But the traffic will change. The forces will bend northwards, not southwards. It will be hard for us to adjust. Our pride will rear its ugly head and we'll have to confront our subtle feelings of racism and colonialism. Americans don't like not being in charge. But it will be good for our souls.
Artistically speaking I have no idea what will happen. All I know is that the global south will pour all its wonderful and equally fallen cultural riches into the global north and things will be different.

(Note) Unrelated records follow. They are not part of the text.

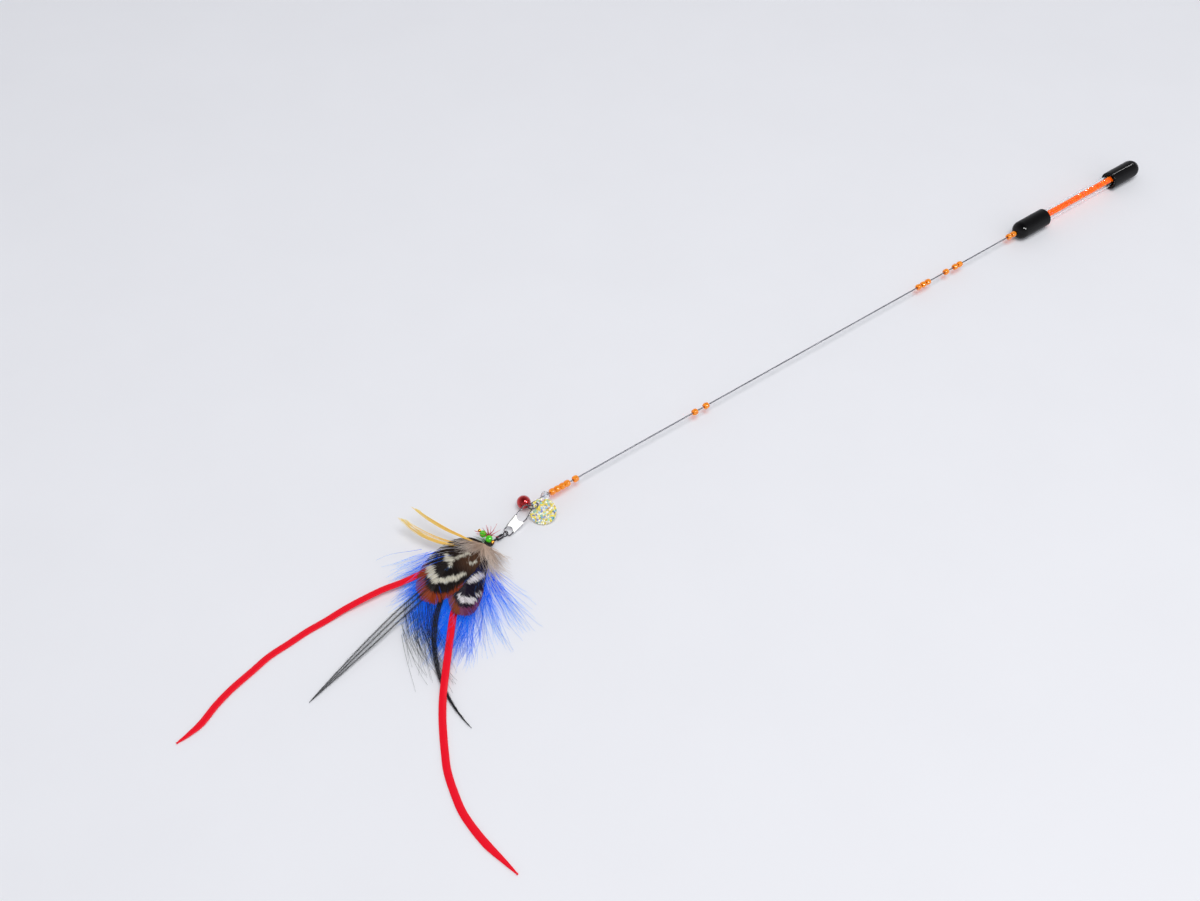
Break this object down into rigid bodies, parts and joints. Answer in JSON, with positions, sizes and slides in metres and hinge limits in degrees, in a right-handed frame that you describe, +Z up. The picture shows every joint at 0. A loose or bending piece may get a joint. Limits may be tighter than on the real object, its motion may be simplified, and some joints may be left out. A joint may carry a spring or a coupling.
{
  "type": "cat teaser wand",
  "caption": "Cat teaser wand with a bead-filled clear tube handle, dome caps, a straight spring wire with loose beads, and a feather lure on a snap swivel.",
  "frame": {"origin": "on the wand's axis at the rear end face of the clear tube, inside the rear cap", "axes": "+X out of the rear cap's end along the wand's axis, +Z up from the surface that the wand lies on; the lure lies at negative X"},
  "size_m": [0.736, 0.2035, 0.0151],
  "materials": {
    "clear_tube": "clear polished",
    "clear_liner": "clear soft plastic",
    "orange_beads": "tiny beads, glossy",
    "black_rubber": "smooth, glossy",
    "plug_plastic": "satin",
    "spring_wire": "drawn, grey",
    "amber_beads": "translucent, glossy",
    "crystal": "faceted",
    "red_metal": "red metallic lacquer",
    "steel_ball": "polished",
    "sequin_film": "iridescent mosaic",
    "snap_steel": "bright",
    "black_nickel": "dark plated",
    "core_cord": "bound",
    "dark_thread": "waxed thread",
    "green_glass": "glossy",
    "gold_metal": "polished",
    "red_thread": "thread",
    "pheasant": "barred feather",
    "golden_feather": "stiff golden feather",
    "black_hackle": "fine dark barbs",
    "blue_marabou": "soft down",
    "grey_down": "soft down",
    "red_ribbon": "satin strip"
  },
  "bodies": {
    "handle_and_wire": {"grip_tube": "clear_tube", "bead_liner": "clear_liner", "bead_fill": "orange_beads", "front_cap": "black_rubber", "rear_cap": "black_rubber", "wire_plug": "plug_plastic", "main_wire": "spring_wire", "wire_end_loop": "spring_wire"},
    "nose_beads": {"nose_beads": "amber_beads"},
    "rear_pair_beads": {"rear_pair_beads": "amber_beads"},
    "rear_single_bead": {"rear_single_bead": "amber_beads"},
    "rear_three_beads": {"rear_three_beads": "amber_beads"},
    "middle_rear_bead": {"middle_rear_bead": "amber_beads"},
    "middle_front_bead": {"middle_front_bead": "amber_beads"},
    "front_single_bead": {"front_single_bead": "amber_beads"},
    "front_four_beads": {"front_four_beads": "amber_beads"},
    "crystal_bead": {"crystal_bead": "crystal"},
    "bell": {"bell_shell": "red_metal", "bell_ball": "steel_ball"},
    "sequin": {"sequin": "sequin_film"},
    "snap": {"snap_wire_loop": "snap_steel", "snap_plate": "snap_steel"},
    "swivel_upper_eye": {"swivel_upper_eye": "black_nickel"},
    "swivel_barrel": {"swivel_barrel": "black_nickel"},
    "lure": {"swivel_lower_eye": "black_nickel", "head_core": "core_cord", "head_thread": "dark_thread", "cross_thread": "red_thread", "green_beads": "green_glass", "gold_beads": "gold_metal", "red_thread": "red_thread", "large_feather": "pheasant", "small_feather": "pheasant", "upper_crest": "golden_feather", "lower_crest": "golden_feather", "long_hackle": "black_hackle", "curved_hackle": "black_hackle", "marabou_fan": "blue_marabou", "down_tuft": "grey_down", "side_ribbon": "red_ribbon", "front_ribbon": "red_ribbon"}
  },
  "joints": [
    {"name": "nose_slide", "type": "slide", "parent": "handle_and_wire", "child": "nose_beads", "axis": [1, 0, 0], "range_m": [-0.022, 0]},
    {"name": "rear_pair_slide", "type": "slide", "parent": "handle_and_wire", "child": "rear_pair_beads", "axis": [1, 0, 0], "range_m": [-0.0024, 0.021]},
    {"name": "rear_single_slide", "type": "slide", "parent": "handle_and_wire", "child": "rear_single_bead", "axis": [1, 0, 0], "range_m": [-0.0065, 0.0024]},
    {"name": "rear_three_slide", "type": "slide", "parent": "handle_and_wire", "child": "rear_three_beads", "axis": [1, 0, 0], "range_m": [-0.086, 0.0065]},
    {"name": "middle_rear_slide", "type": "slide", "parent": "handle_and_wire", "child": "middle_rear_bead", "axis": [1, 0, 0], "range_m": [-0.0025, 0.086]},
    {"name": "middle_front_slide", "type": "slide", "parent": "handle_and_wire", "child": "middle_front_bead", "axis": [1, 0, 0], "range_m": [-0.0415, 0.0025]},
    {"name": "front_single_slide", "type": "slide", "parent": "handle_and_wire", "child": "front_single_bead", "axis": [1, 0, 0], "range_m": [-0.001, 0.0415]},
    {"name": "front_four_slide", "type": "slide", "parent": "handle_and_wire", "child": "front_four_beads", "axis": [1, 0, 0], "range_m": [-0.0003, 0.001]},
    {"name": "crystal_slide", "type": "slide", "parent": "handle_and_wire", "child": "crystal_bead", "axis": [1, 0, 0], "range_m": [-0.0006, 0.0003]},
    {"name": "bell_swing", "type": "hinge", "parent": "handle_and_wire", "child": "bell", "pos_m": [-0.50656, -0.00016, 0.00006], "axis": [-0.9397, -0.3214, 0.117], "range_deg": [-80, 60]},
    {"name": "sequin_swing", "type": "hinge", "parent": "handle_and_wire", "child": "sequin", "pos_m": [-0.50284, -0.00309, 0.00112], "axis": [0.1736, 0.9254, -0.3368], "range_deg": [-90, 0]},
    {"name": "snap_swing", "type": "hinge", "parent": "handle_and_wire", "child": "snap", "pos_m": [-0.5084, -0.00263, 0.00096], "axis": [0, -0.9397, 0.342], "range_deg": [-10, 28]},
    {"name": "swivel_pivot", "type": "hinge", "parent": "snap", "child": "swivel_upper_eye", "pos_m": [-0.52623, -0.00637, -0.00452], "axis": [0.2533, -0.8775, -0.4072], "range_deg": [-80, 80]},
    {"name": "barrel_spin", "type": "hinge", "parent": "swivel_upper_eye", "child": "swivel_barrel", "pos_m": [-0.53087, -0.00669, -0.0042], "axis": [-0.9951, -0.0696, 0.0698], "continuous": true},
    {"name": "lure_spin", "type": "hinge", "parent": "swivel_barrel", "child": "lure", "pos_m": [-0.53087, -0.00669, -0.0042], "axis": [-0.9951, -0.0696, 0.0698], "continuous": true}
  ]
}
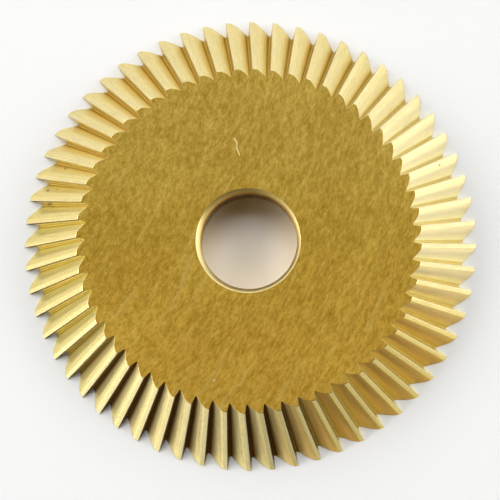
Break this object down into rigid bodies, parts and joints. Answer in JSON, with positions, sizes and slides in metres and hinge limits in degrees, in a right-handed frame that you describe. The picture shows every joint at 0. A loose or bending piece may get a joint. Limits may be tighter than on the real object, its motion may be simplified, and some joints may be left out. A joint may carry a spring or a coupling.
{
  "type": "single-angle side milling cutter",
  "caption": "Flat disc cutter with saw-like teeth round a conical rim on one side, a flat back and a plain chamfered arbor hole.",
  "frame": {"origin": "centre of the arbor hole in the plane of the flat back face, which the cutter lies on", "axes": "+Z along the arbor hole out of the toothed front side, +Y through the tip of one tooth, +X to the right as seen from the front"},
  "size_m": [0.06, 0.06, 0.006],
  "materials": {
    "coated_steel": "ground tool steel with a thin gold-coloured hard coating, satin"
  },
  "bodies": {
    "root": {"cutter": "coated_steel"}
  },
  "joints": []
}
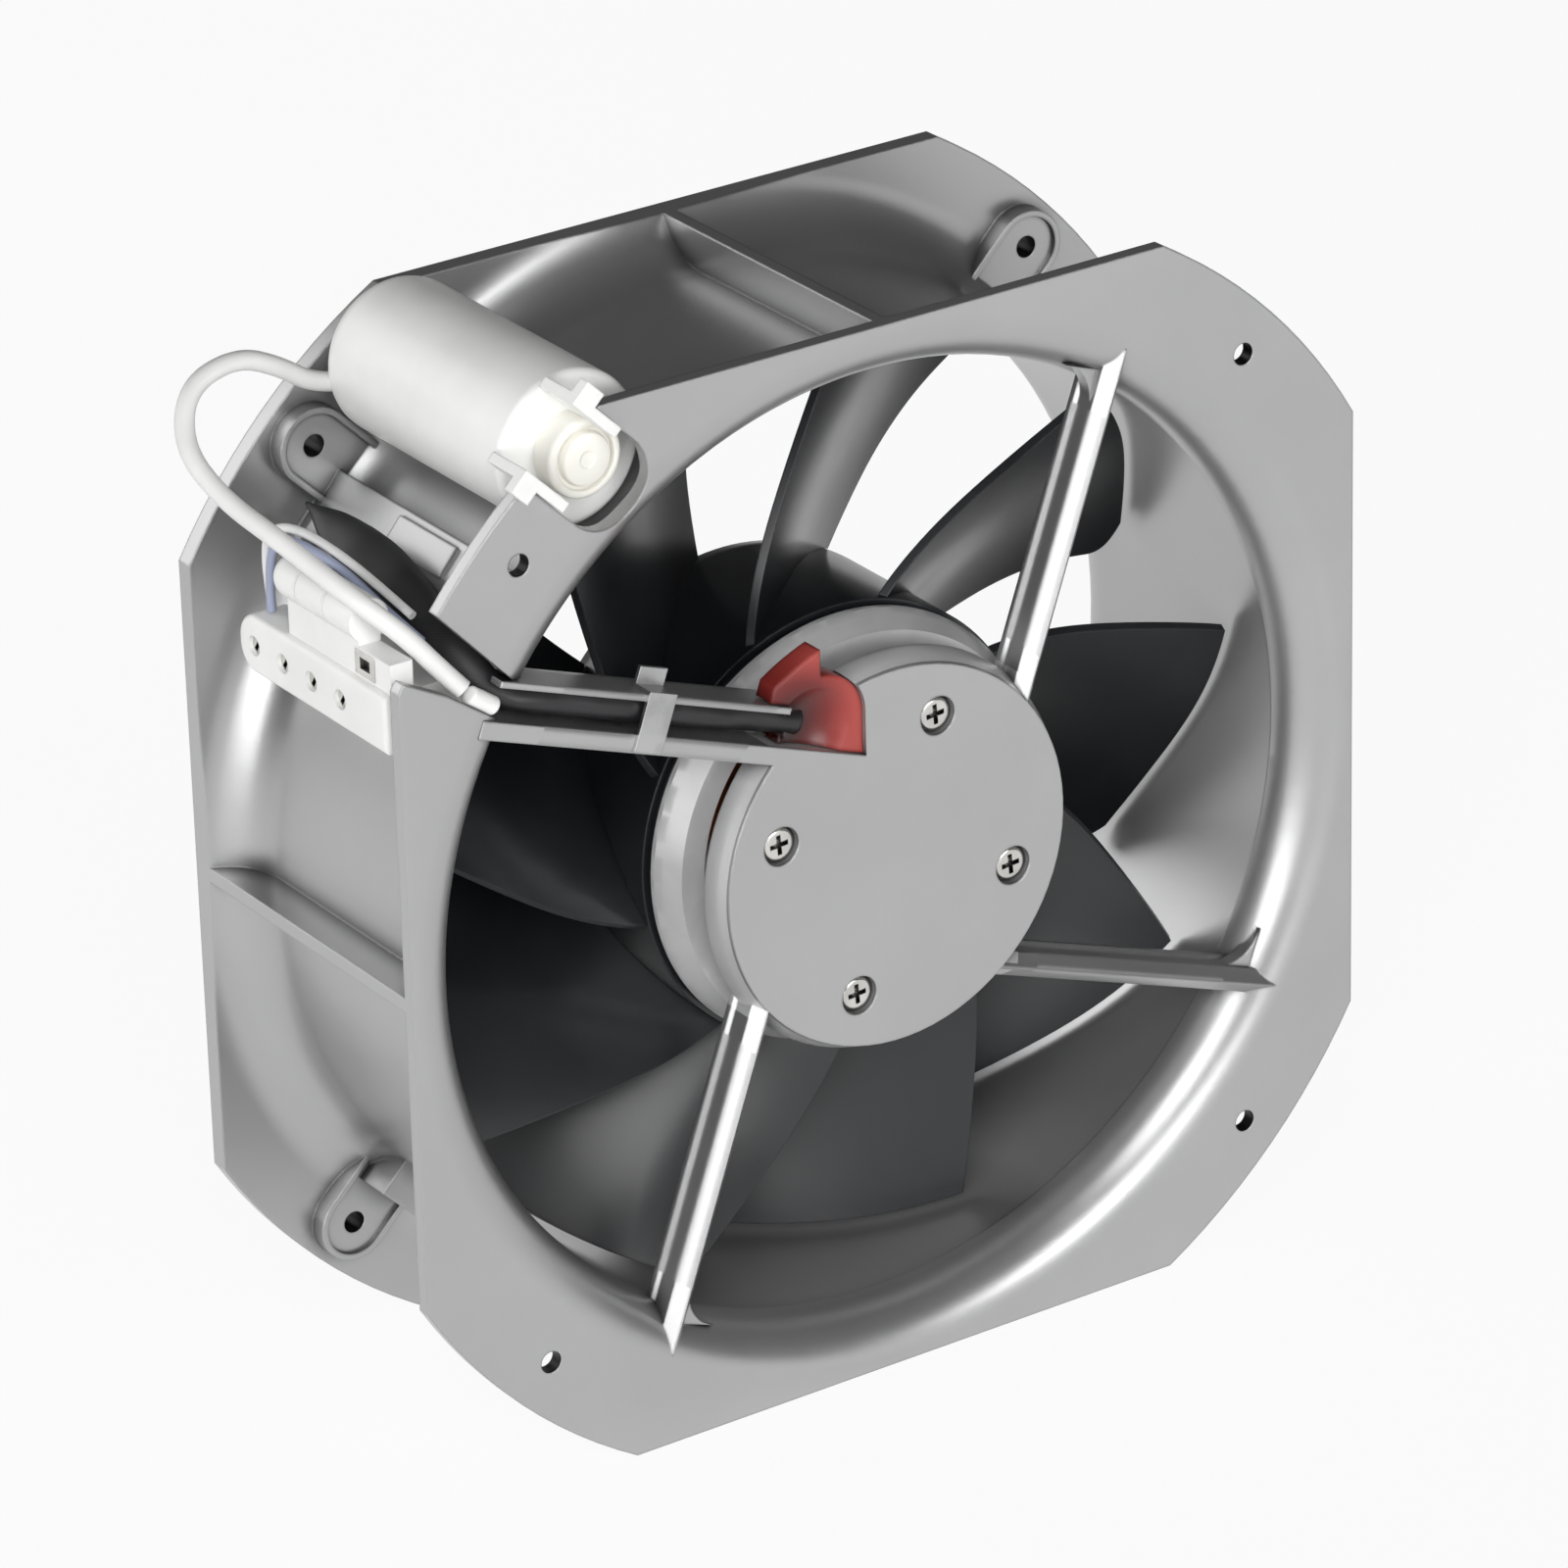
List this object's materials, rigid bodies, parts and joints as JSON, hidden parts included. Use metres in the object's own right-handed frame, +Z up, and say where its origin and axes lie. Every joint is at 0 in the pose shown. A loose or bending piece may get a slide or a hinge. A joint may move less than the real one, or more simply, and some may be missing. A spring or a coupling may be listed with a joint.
{
  "type": "axial cooling fan",
  "caption": "compact square-flange axial fan: cast aluminium housing with spokes and hub plate, external-rotor motor with a black sickle-blade impeller, run capacitor and terminal block",
  "frame": {"origin": "on the fan axis, in the plane of the front flange face, at the centre of the front mounting holes", "axes": "+X right seen from the front, +Y along the fan axis from the spoke side to the rear, +Z up"},
  "size_m": [0.2337, 0.0839, 0.2316],
  "materials": {
    "cast_aluminium": "satin die cast, light shot blast",
    "turned_aluminium": "turned, bright",
    "black_paint": "matte black paint",
    "zinc_steel": "bright zinc",
    "lamination_steel": "stacked sheet",
    "bearing_steel": "ground",
    "clip_steel": "satin",
    "cage_brass": "stamped",
    "copper": "enamelled wire",
    "insulator_white": "moulded",
    "white_plastic": "moulded, soft gloss",
    "white_wire": "smooth sheath",
    "blue_wire": "smooth sheath",
    "cable_black": "soft sleeve",
    "red_rubber": "soft gloss"
  },
  "bodies": {
    "root": {"cable_clip": "clip_steel", "cable_grommet": "red_rubber", "capacitor_boot": "cable_black", "capacitor_can": "white_plastic", "capacitor_lead": "white_wire", "capacitor_lugs": "white_plastic", "capacitor_plug": "white_plastic", "front_bearing_outer": "bearing_steel", "front_insulator": "insulator_white", "housing": "cast_aluminium", "hub_screws": "zinc_steel", "motor_cable": "cable_black", "phase_wires": "blue_wire", "preload_spring": "bearing_steel", "rear_bearing_outer": "bearing_steel", "rear_insulator": "insulator_white", "stator_core": "lamination_steel", "stator_flange": "cast_aluminium", "stator_winding": "copper", "terminal_block": "white_plastic", "terminal_clamp": "zinc_steel", "terminal_screws": "zinc_steel", "tie_ferrule": "white_plastic"},
    "impeller": {"rotor_core": "lamination_steel", "rotor_end_ring": "turned_aluminium", "rotor_cup": "black_paint", "blade_ring": "black_paint", "shaft": "bearing_steel", "retaining_ring": "bearing_steel", "front_bearing_inner": "bearing_steel", "rear_bearing_inner": "bearing_steel", "blade_1": "black_paint", "blade_2": "black_paint", "blade_3": "black_paint", "blade_4": "black_paint", "blade_5": "black_paint", "blade_6": "black_paint", "blade_7": "black_paint", "blade_8": "black_paint", "blade_9": "black_paint"},
    "front_balls": {"front_bearing_balls": "bearing_steel", "front_bearing_cage": "cage_brass"},
    "rear_balls": {"rear_bearing_balls": "bearing_steel", "rear_bearing_cage": "cage_brass"}
  },
  "joints": [
    {"name": "impeller_spin", "type": "hinge", "parent": "root", "child": "impeller", "pos_m": [0, 0.03, 0], "axis": [0, 1, 0], "continuous": true},
    {"name": "front_balls_orbit", "type": "hinge", "parent": "root", "child": "front_balls", "pos_m": [0, 0.0121, 0], "axis": [0, 1, 0], "continuous": true},
    {"name": "rear_balls_orbit", "type": "hinge", "parent": "root", "child": "rear_balls", "pos_m": [0, 0.0485, 0], "axis": [0, 1, 0], "continuous": true}
  ],
  "couplings": [
    {"joint": "front_balls_orbit", "follows": "impeller_spin", "ratio": 0.364},
    {"joint": "rear_balls_orbit", "follows": "impeller_spin", "ratio": 0.364}
  ]
}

In addition, the kind of cross-denominational pollination that young people experience today is unheard of historically speaking. Save perhaps during the first six weeks of the early church, when they shared all in common--until the Hebraic Jewish widows started getting more than the Grecian Jewish widows and Christians became ugly and turned into 1st Corinthians and Galatians and the seven churches of Revelation--at no point have Christians felt so comfortable and un-persecuted in their decisions to attend a Baptist church at the outset of college, a charismatic church at the end, an Anglican church the first year of graduate school, a Quaker friends church during their visits home and for the time being a Christian and Missionary Alliance during the day and an Antiochian Orthodox Vespers at night.
My point being, as with art in general, such cross-pollination, here of the ecclesial type, exposes us to new ideas and methods and presents the possibility of a richer, more mature art. Certainly my grandparents in the 1920s and 30s felt no such freedom to fratenize with the "Romanists." With more evangelical young people reading Flannery O'Conner, studying the music of Arvo Pärt or the iconography of Russian Orthodoxy, learning at the feet of Polynesian craftsmen, the artists in our communities will begin to reflect a larger, truer perspective on God's world.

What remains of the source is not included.